The pinout of the DE-9 is given in the user manual.
The keyboard on the D411/D461 terminal has a very similar layout. The connector is round but the pin names are the same, so it may be that the signals are the same.
An outline of the protocol is in the patent.
- The keyboard provides clock for bit-serial data in both directions.
- The terminal uses a RESET pulse to (re)start the protocol with the keyboard identifying itself.
- The keyboard triggers the IRQ line when key state changes but also periodically to give the terminal a chance.
- The terminal sends LED and buzzer state in its data to the keyboard.
- The terminal detects a lack of periodic IRQ and starts the RESET sequence until the keyboard is plugged back in.
Some experimentation was required to determine the specifics of how this was implemented.
- The initial state just from the keyboard / its pullups is RESET high, SI low, SO high, SCLK low, KBIRQ low.
- RESET is pulled down briefly and SI, SCLK, and KBIRQ go high, which are their idle states.
- SCLK then clocks 8 bits over SI for an identity of 3 for what seems like the normal American layout.
- SCLK then periodically -- about every 70ms -- clocks 7F out for no key.
- KBIRQ then goes low to signal the terminal to pick the shifted data up.
- SO should ack this by going low itself.

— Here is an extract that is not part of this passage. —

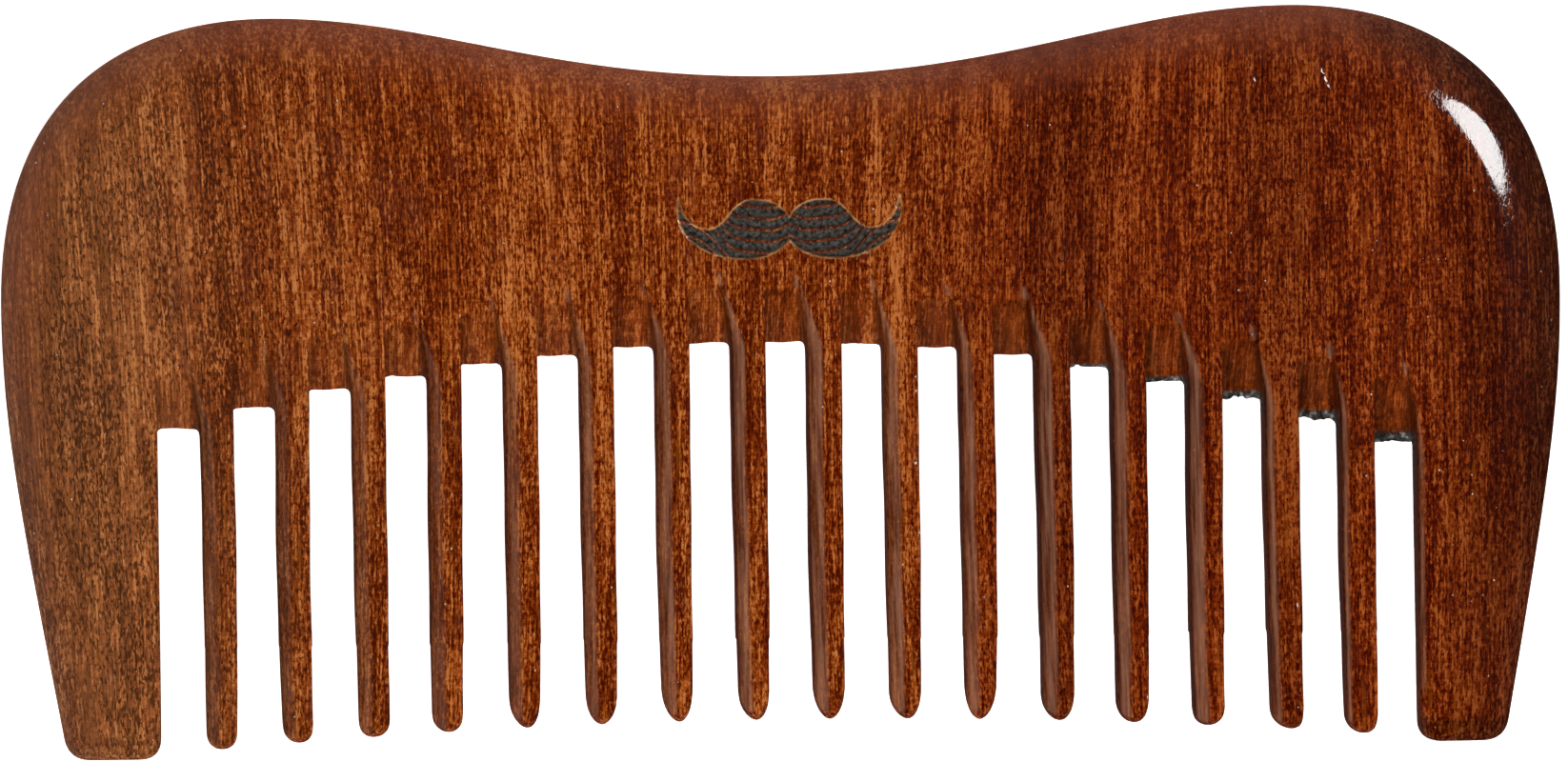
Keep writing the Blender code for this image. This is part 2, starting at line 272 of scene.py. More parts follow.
def comb_outline():
    """The comb's edge, running on below the feet so that it doesn't round them."""
    saddle = np.array([0, COMB_HEIGHT - SADDLE_DEPTH])
    hump = np.array([HUMP_OFFSET, COMB_HEIGHT])
    widest = np.array([HALF_WIDTH, WIDEST_HEIGHT])
    foot = np.array([HALF_WIDTH - FOOT_INSET, 0])
    across = np.array([1, 0])
    down = np.array([0, -1])
    up_the_edge = np.array([FOOT_LEAN, 1])
    shoulder = widest - hump
    top = bezier(
        saddle,
        saddle + across * SADDLE_HANDLE * HUMP_OFFSET,
        hump - across * HUMP_INNER_HANDLE * HUMP_OFFSET,
        hump,
        OUTLINE_STEPS,
    )
    corner = bezier(
        hump,
        hump + across * HUMP_OUTER_HANDLE * shoulder[0],
        widest + down * SHOULDER_HANDLE * shoulder[1],
        widest,
        OUTLINE_STEPS,
    )
    side = bezier(
        widest,
        widest + down * SIDE_HANDLE * WIDEST_HEIGHT,
        foot + up_the_edge * FOOT_HANDLE * WIDEST_HEIGHT,
        foot,
        OUTLINE_STEPS,
    )
    right = np.concatenate([top, corner, side, [foot, foot - up_the_edge * PAST_FOOT]])
    return np.concatenate([right, right[::-1][:-1] * [-1, 1]])


def mark_outline():
    """A plain moustache, the same as the CAD model's."""
    dip = np.array([0, 0.16])
    lobe = np.array([0.17, 0.44])
    wrist = np.array([0.37, -0.02])
    curl = np.array([0.5, 0.5])
    belly = np.array([0.2, -0.5])
    parting = np.array([0, -0.2])
    steps = MARK_STEPS
    right = np.concatenate(
        [
            bezier(dip, np.array([0.03, 0.34]), np.array([0.08, 0.46]), lobe, steps),
            bezier(lobe, np.array([0.27, 0.42]), np.array([0.28, -0.02]), wrist, steps),
            bezier(wrist, np.array([0.44, -0.02]), np.array([0.49, 0.2]), curl, steps),
            bezier(curl, np.array([0.54, -0.2]), np.array([0.36, -0.5]), belly, steps),
            bezier(belly, np.array([0.1, -0.5]), np.array([0.03, -0.36]), parting, steps),
            [parting],
        ]
    )
    left = right[::-1][1:-1] * [-1, 1]
    return np.concatenate([right, left]) * [MARK_WIDTH, MARK_HEIGHT] + [MARK_X, MARK_H]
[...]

- SO staying high is a nack / lack of an ack and causes the keyboard byte to be repeated for a while before giving up.
- SCLK then clocks the LED and buzzer states in.
- SO should end low and then go idle high again.
- When there is a key change, 7F is replaced by its code.
- 01 standby
- 02 ALPHA LOCK
- 04 ON LINE
- 08 buzzer off
- 10 F19
- 80 F20
The default state of the keyboard after reset and before a new setting is loaded is all LEDs lit and the buzzer on. Which I guess makes for a kind of self-test, although it does make the debugging process rather louder than it might otherwise be.
Standby may not actually be a thing. The effect I see is that if the last bit into the keyboard is high, KBIRQ shuts down to low and nothing more happens until a new RESET. So I am guessing an explicit shutdown mode, though it could just be a way of detecting the lack of a terminal (but still getting power?). Anyway, I keep it low.
The key codes represent changes in key state: the same code is repeated when the key is released. This is not as good as having distinguishable break codes and results in stuck keys from time to time, but isn't so bad with an explicit reset that gets things in sync.
As far as I can tell, there is full n-key rollover.
A handful of keys on this particular keyboard are not registering. I may need to try to squirt some contact cleaner in or disassemble them; I'd appreciate advice from anyone who has done that. The key codes do not correspond directly to the matrix, so they can't be inferred from that. I imagine that these codes are compatible with some earlier keyboard using the same protocol. The patent mentions a more complicated sensing system than these switches require.
Alternatively, if someone else has an intact keyboard, or if either of the MCUs removed from the earlier conversions was saved by snacksthecat or OldIsNew and is readable -- or I can borrow it to read -- we should be able to fill in the gaps.